- _MATERIAL SHOWN_:
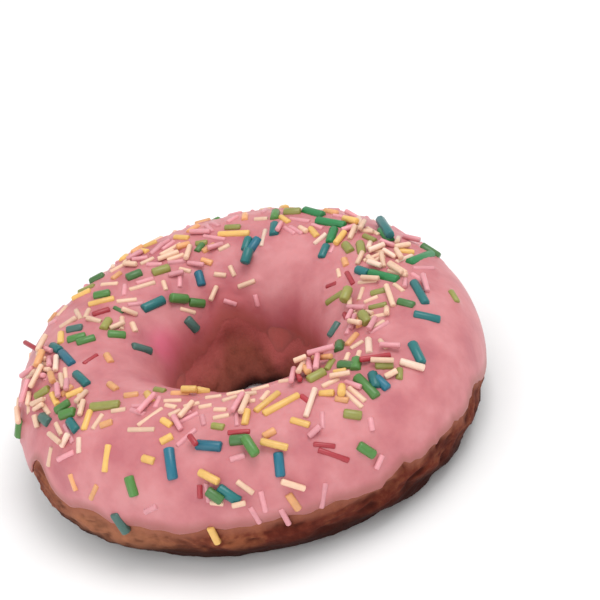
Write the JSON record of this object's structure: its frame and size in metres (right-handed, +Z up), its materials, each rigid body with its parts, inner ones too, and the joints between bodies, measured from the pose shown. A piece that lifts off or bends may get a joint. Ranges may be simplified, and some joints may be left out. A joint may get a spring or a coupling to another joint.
{
  "type": "sprinkle frosted doughnut",
  "caption": "Ring doughnut of fried dough with a flat base, a poured pink icing coat and coloured sugar strands, lying on its base.",
  "frame": {"origin": "on the base plane, under the middle of the whole doughnut's box", "axes": "+Z up through the hole, out of the iced top; +X and +Y across the ring, -Y towards its front"},
  "size_m": [0.0884, 0.0894, 0.0264],
  "materials": {
    "crust": null,
    "icing": null
  },
  "bodies": {
    "root": {"dough": "crust", "icing": "icing"}
  },
  "joints": []
}
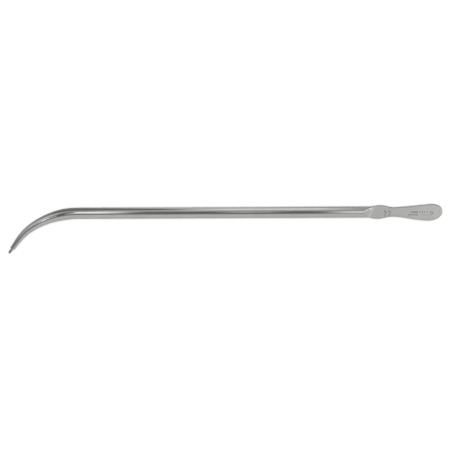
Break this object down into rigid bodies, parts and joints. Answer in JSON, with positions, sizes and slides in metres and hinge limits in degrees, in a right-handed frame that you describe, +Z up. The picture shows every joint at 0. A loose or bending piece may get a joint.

- _PROBLEM TO SOLVE_: Make an exact copy of the records.

- _THE COMPLETED TASK_:
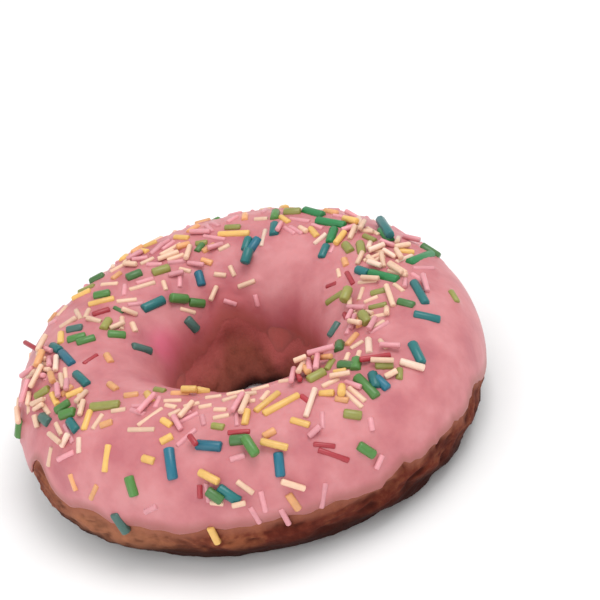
Write the JSON record of this object's structure: its frame and size in metres (right-handed, +Z up), its materials, each rigid body with its parts, inner ones too, and the joints between bodies, measured from the pose shown. A piece that lifts off or bends may get a joint. Ranges may be simplified, and some joints may be left out. A joint may get a spring or a coupling to another joint.
{
  "type": "sprinkle frosted doughnut",
  "caption": "Ring doughnut of fried dough with a flat base, a poured pink icing coat and coloured sugar strands, lying on its base.",
  "frame": {"origin": "on the base plane, under the middle of the whole doughnut's box", "axes": "+Z up through the hole, out of the iced top; +X and +Y across the ring, -Y towards its front"},
  "size_m": [0.0884, 0.0894, 0.0264],
  "materials": {
    "crust": null,
    "icing": null
  },
  "bodies": {
    "root": {"dough": "crust", "icing": "icing"}
  },
  "joints": []
}
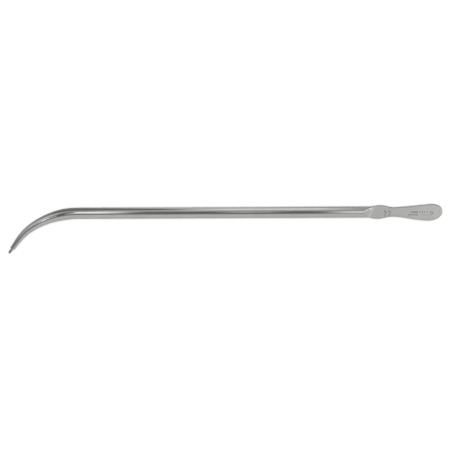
Break this object down into rigid bodies, parts and joints. Answer in JSON, with positions, sizes and slides in metres and hinge limits in degrees, in a right-handed frame that you describe, +Z up. The picture shows every joint at 0. A loose or bending piece may get a joint.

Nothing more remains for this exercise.